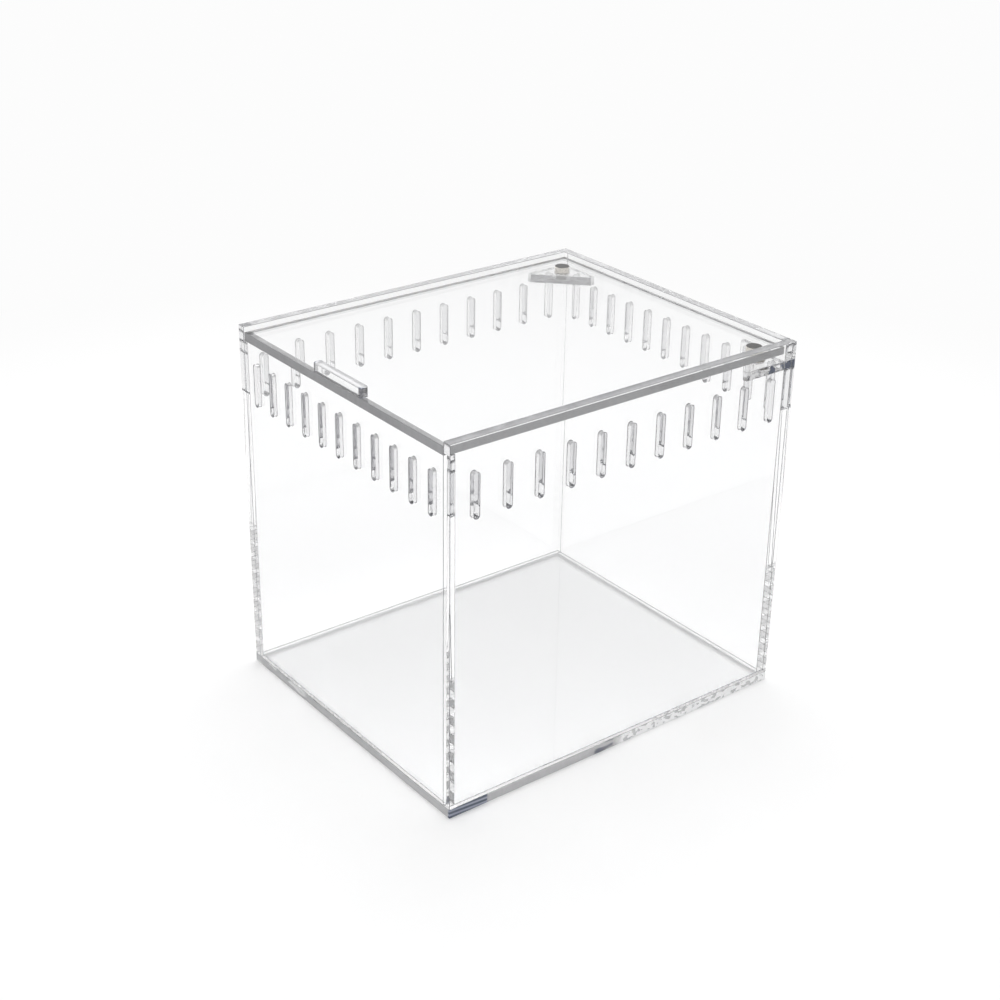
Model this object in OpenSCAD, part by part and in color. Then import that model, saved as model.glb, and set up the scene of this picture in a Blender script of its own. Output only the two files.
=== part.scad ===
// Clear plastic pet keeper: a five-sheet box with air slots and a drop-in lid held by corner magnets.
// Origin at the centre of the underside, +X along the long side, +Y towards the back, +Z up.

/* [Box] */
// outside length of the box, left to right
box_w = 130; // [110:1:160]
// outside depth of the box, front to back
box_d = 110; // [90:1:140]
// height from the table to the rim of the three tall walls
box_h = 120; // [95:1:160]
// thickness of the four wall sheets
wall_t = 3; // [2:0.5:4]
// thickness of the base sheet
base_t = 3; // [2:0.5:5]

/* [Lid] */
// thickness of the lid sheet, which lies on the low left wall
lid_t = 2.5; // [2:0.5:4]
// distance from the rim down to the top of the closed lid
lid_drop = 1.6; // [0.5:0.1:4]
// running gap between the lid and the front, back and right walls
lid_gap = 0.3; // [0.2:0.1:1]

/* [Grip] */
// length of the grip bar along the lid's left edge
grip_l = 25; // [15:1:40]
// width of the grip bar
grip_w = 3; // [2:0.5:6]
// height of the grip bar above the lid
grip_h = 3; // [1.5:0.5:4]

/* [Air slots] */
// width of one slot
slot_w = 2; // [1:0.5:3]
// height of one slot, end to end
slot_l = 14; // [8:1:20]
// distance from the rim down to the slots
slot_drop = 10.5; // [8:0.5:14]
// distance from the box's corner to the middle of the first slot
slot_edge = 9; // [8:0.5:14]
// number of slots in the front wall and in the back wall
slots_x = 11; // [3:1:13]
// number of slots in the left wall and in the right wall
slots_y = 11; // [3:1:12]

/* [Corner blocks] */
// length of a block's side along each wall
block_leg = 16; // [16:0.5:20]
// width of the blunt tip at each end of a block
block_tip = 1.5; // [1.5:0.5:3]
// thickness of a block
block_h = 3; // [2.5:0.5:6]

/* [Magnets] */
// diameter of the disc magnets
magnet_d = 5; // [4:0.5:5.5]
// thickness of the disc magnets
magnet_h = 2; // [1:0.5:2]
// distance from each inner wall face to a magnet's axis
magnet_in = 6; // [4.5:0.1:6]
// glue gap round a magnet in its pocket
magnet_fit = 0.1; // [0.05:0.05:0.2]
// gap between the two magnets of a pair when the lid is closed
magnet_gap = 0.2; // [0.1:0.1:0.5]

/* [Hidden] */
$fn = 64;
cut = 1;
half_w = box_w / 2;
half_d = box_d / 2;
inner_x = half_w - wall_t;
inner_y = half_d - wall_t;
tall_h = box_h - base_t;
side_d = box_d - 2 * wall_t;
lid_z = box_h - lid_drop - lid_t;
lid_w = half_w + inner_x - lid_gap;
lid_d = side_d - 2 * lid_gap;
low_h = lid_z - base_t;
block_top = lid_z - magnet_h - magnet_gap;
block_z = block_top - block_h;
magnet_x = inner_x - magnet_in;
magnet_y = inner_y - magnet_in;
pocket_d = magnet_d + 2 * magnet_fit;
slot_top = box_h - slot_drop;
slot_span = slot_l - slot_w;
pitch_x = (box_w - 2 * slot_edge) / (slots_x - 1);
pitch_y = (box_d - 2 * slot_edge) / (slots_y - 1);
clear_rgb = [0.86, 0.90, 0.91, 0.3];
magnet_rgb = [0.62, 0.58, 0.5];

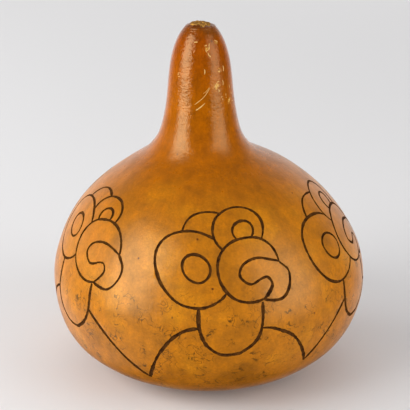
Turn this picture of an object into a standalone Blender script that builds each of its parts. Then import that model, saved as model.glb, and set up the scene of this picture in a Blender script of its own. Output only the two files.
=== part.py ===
::::::::
Repeat each of the entries above precisely as given.

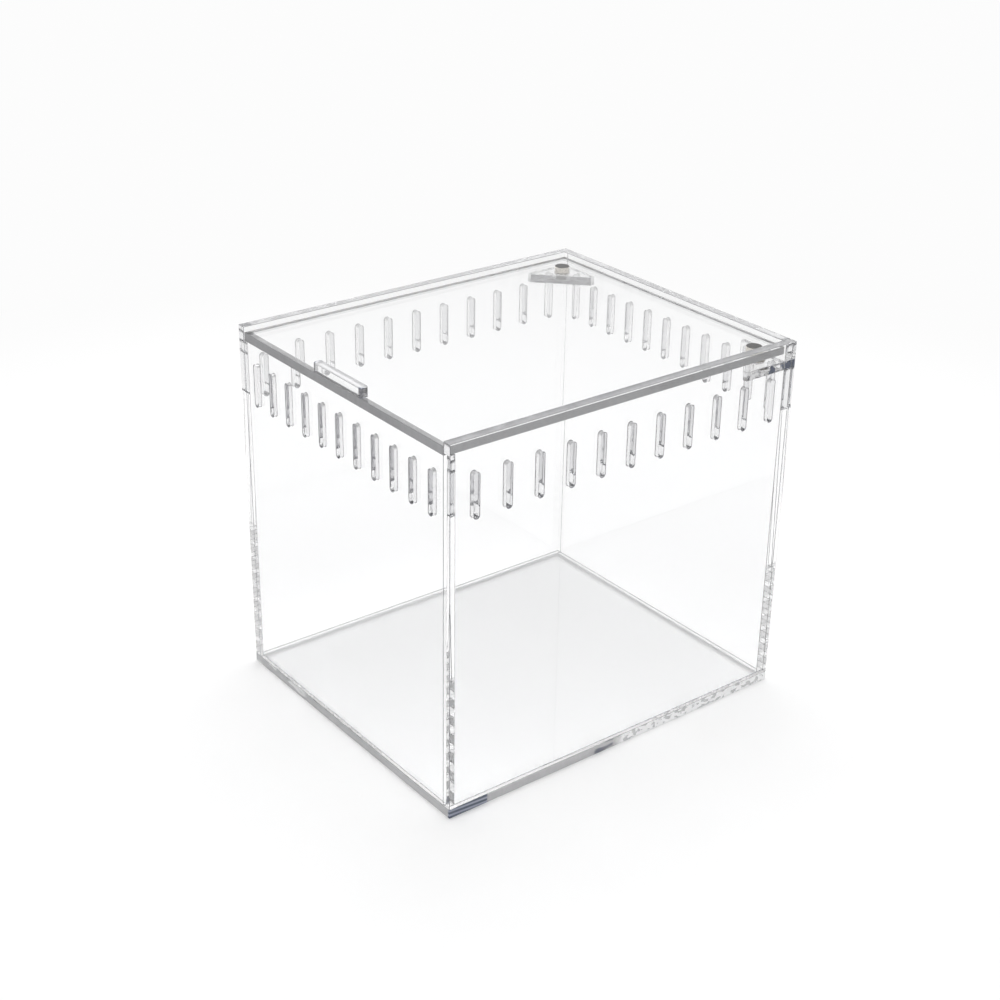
Model this object in OpenSCAD, part by part and in color. Then import that model, saved as model.glb, and set up the scene of this picture in a Blender script of its own. Output only the two files.
=== part.scad ===
// Clear plastic pet keeper: a five-sheet box with air slots and a drop-in lid held by corner magnets.
// Origin at the centre of the underside, +X along the long side, +Y towards the back, +Z up.

/* [Box] */
// outside length of the box, left to right
box_w = 130; // [110:1:160]
// outside depth of the box, front to back
box_d = 110; // [90:1:140]
// height from the table to the rim of the three tall walls
box_h = 120; // [95:1:160]
// thickness of the four wall sheets
wall_t = 3; // [2:0.5:4]
// thickness of the base sheet
base_t = 3; // [2:0.5:5]

/* [Lid] */
// thickness of the lid sheet, which lies on the low left wall
lid_t = 2.5; // [2:0.5:4]
// distance from the rim down to the top of the closed lid
lid_drop = 1.6; // [0.5:0.1:4]
// running gap between the lid and the front, back and right walls
lid_gap = 0.3; // [0.2:0.1:1]

/* [Grip] */
// length of the grip bar along the lid's left edge
grip_l = 25; // [15:1:40]
// width of the grip bar
grip_w = 3; // [2:0.5:6]
// height of the grip bar above the lid
grip_h = 3; // [1.5:0.5:4]

/* [Air slots] */
// width of one slot
slot_w = 2; // [1:0.5:3]
// height of one slot, end to end
slot_l = 14; // [8:1:20]
// distance from the rim down to the slots
slot_drop = 10.5; // [8:0.5:14]
// distance from the box's corner to the middle of the first slot
slot_edge = 9; // [8:0.5:14]
// number of slots in the front wall and in the back wall
slots_x = 11; // [3:1:13]
// number of slots in the left wall and in the right wall
slots_y = 11; // [3:1:12]

/* [Corner blocks] */
// length of a block's side along each wall
block_leg = 16; // [16:0.5:20]
// width of the blunt tip at each end of a block
block_tip = 1.5; // [1.5:0.5:3]
// thickness of a block
block_h = 3; // [2.5:0.5:6]

/* [Magnets] */
// diameter of the disc magnets
magnet_d = 5; // [4:0.5:5.5]
// thickness of the disc magnets
magnet_h = 2; // [1:0.5:2]
// distance from each inner wall face to a magnet's axis
magnet_in = 6; // [4.5:0.1:6]
// glue gap round a magnet in its pocket
magnet_fit = 0.1; // [0.05:0.05:0.2]
// gap between the two magnets of a pair when the lid is closed
magnet_gap = 0.2; // [0.1:0.1:0.5]

/* [Hidden] */
$fn = 64;
cut = 1;
half_w = box_w / 2;
half_d = box_d / 2;
inner_x = half_w - wall_t;
inner_y = half_d - wall_t;
tall_h = box_h - base_t;
side_d = box_d - 2 * wall_t;
lid_z = box_h - lid_drop - lid_t;
lid_w = half_w + inner_x - lid_gap;
lid_d = side_d - 2 * lid_gap;
low_h = lid_z - base_t;
block_top = lid_z - magnet_h - magnet_gap;
block_z = block_top - block_h;
magnet_x = inner_x - magnet_in;
magnet_y = inner_y - magnet_in;
pocket_d = magnet_d + 2 * magnet_fit;
slot_top = box_h - slot_drop;
slot_span = slot_l - slot_w;
pitch_x = (box_w - 2 * slot_edge) / (slots_x - 1);
pitch_y = (box_d - 2 * slot_edge) / (slots_y - 1);
clear_rgb = [0.86, 0.90, 0.91, 0.3];
magnet_rgb = [0.62, 0.58, 0.5];

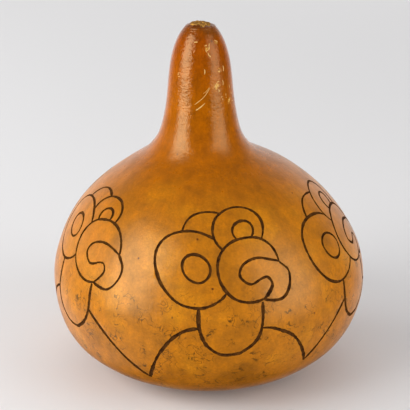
Turn this picture of an object into a standalone Blender script that builds each of its parts. Then import that model, saved as model.glb, and set up the scene of this picture in a Blender script of its own. Output only the two files.
=== part.py ===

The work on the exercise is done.